* Start SOURCE MATERIAL *

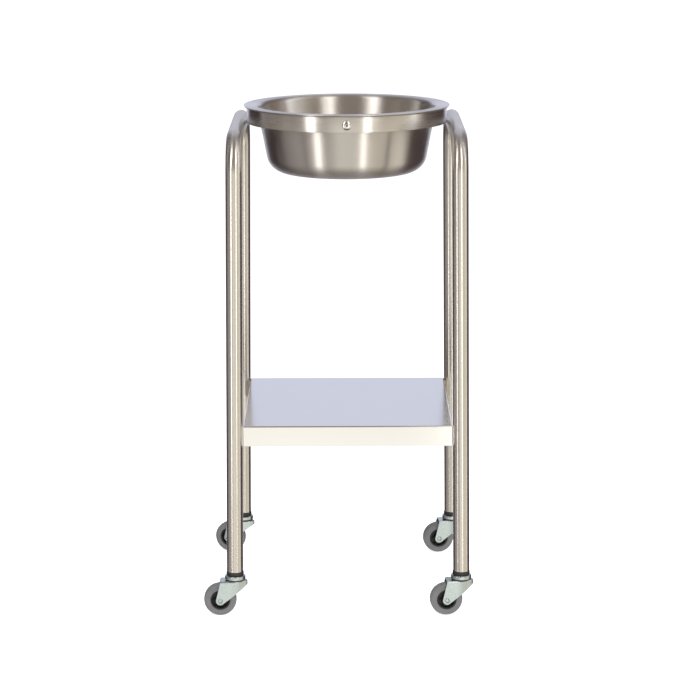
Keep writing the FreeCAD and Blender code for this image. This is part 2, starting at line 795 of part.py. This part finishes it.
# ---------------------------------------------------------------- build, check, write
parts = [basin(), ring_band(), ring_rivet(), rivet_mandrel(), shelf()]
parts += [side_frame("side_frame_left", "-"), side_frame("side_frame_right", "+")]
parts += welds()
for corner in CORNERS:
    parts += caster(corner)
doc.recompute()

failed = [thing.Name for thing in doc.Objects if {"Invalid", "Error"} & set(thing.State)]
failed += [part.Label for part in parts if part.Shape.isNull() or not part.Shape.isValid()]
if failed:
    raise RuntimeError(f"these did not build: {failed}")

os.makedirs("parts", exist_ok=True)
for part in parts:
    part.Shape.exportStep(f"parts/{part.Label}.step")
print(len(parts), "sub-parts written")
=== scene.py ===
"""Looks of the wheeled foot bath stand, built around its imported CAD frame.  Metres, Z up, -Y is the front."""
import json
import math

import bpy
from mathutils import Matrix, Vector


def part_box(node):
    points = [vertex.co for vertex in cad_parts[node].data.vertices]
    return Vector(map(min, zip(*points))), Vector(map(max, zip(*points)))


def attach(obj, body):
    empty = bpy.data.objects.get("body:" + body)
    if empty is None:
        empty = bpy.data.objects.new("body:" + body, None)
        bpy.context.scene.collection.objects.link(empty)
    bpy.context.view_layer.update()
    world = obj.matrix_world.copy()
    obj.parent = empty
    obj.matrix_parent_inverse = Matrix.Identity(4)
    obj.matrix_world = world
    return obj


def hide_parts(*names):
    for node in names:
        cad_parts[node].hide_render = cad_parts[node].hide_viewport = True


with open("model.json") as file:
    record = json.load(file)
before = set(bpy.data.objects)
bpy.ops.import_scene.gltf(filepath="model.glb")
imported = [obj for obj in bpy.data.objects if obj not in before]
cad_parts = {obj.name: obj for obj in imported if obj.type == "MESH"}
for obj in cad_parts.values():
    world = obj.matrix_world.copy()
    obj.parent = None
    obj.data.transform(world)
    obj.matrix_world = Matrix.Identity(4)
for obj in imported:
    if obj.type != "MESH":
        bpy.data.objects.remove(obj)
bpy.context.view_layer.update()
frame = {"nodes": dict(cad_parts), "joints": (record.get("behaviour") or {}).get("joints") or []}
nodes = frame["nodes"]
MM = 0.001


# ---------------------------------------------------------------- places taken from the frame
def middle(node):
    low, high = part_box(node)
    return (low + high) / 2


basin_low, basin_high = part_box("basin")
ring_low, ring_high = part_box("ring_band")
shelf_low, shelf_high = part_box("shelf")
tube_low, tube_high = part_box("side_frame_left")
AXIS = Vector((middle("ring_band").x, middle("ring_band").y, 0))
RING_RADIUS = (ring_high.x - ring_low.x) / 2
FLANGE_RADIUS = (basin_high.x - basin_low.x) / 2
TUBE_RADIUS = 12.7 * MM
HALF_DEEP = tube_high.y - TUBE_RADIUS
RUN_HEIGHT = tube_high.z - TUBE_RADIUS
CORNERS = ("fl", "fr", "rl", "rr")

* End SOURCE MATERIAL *

▶ **WHAT YOU SHOULD DO**: Set down each line of the material verbatim, from the first line through the line that contains "in imported if".

▶ **COMPLETED TASK**:
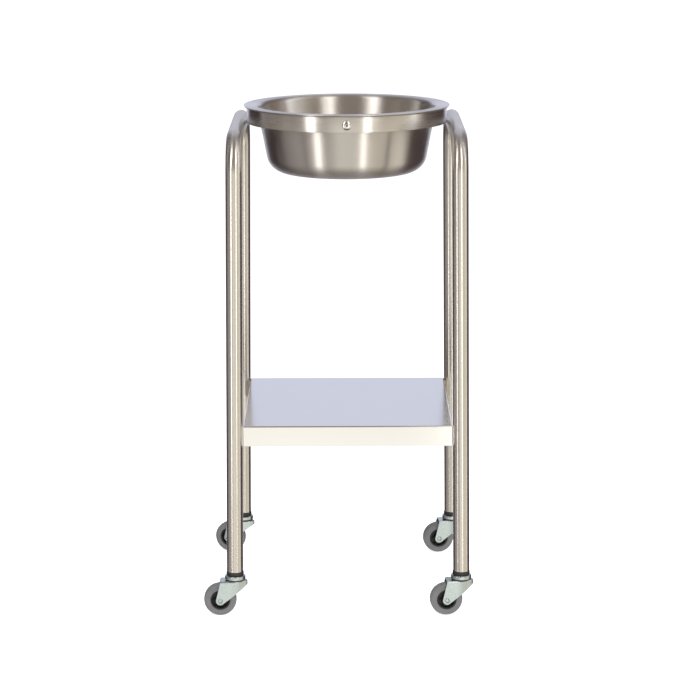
Keep writing the FreeCAD and Blender code for this image. This is part 2, starting at line 795 of part.py. This part finishes it.
# ---------------------------------------------------------------- build, check, write
parts = [basin(), ring_band(), ring_rivet(), rivet_mandrel(), shelf()]
parts += [side_frame("side_frame_left", "-"), side_frame("side_frame_right", "+")]
parts += welds()
for corner in CORNERS:
    parts += caster(corner)
doc.recompute()

failed = [thing.Name for thing in doc.Objects if {"Invalid", "Error"} & set(thing.State)]
failed += [part.Label for part in parts if part.Shape.isNull() or not part.Shape.isValid()]
if failed:
    raise RuntimeError(f"these did not build: {failed}")

os.makedirs("parts", exist_ok=True)
for part in parts:
    part.Shape.exportStep(f"parts/{part.Label}.step")
print(len(parts), "sub-parts written")
=== scene.py ===
"""Looks of the wheeled foot bath stand, built around its imported CAD frame.  Metres, Z up, -Y is the front."""
import json
import math

import bpy
from mathutils import Matrix, Vector


def part_box(node):
    points = [vertex.co for vertex in cad_parts[node].data.vertices]
    return Vector(map(min, zip(*points))), Vector(map(max, zip(*points)))


def attach(obj, body):
    empty = bpy.data.objects.get("body:" + body)
    if empty is None:
        empty = bpy.data.objects.new("body:" + body, None)
        bpy.context.scene.collection.objects.link(empty)
    bpy.context.view_layer.update()
    world = obj.matrix_world.copy()
    obj.parent = empty
    obj.matrix_parent_inverse = Matrix.Identity(4)
    obj.matrix_world = world
    return obj


def hide_parts(*names):
    for node in names:
        cad_parts[node].hide_render = cad_parts[node].hide_viewport = True


with open("model.json") as file:
    record = json.load(file)
before = set(bpy.data.objects)
bpy.ops.import_scene.gltf(filepath="model.glb")
imported = [obj for obj in bpy.data.objects if obj not in before]
cad_parts = {obj.name: obj for obj in imported if obj.type == "MESH"}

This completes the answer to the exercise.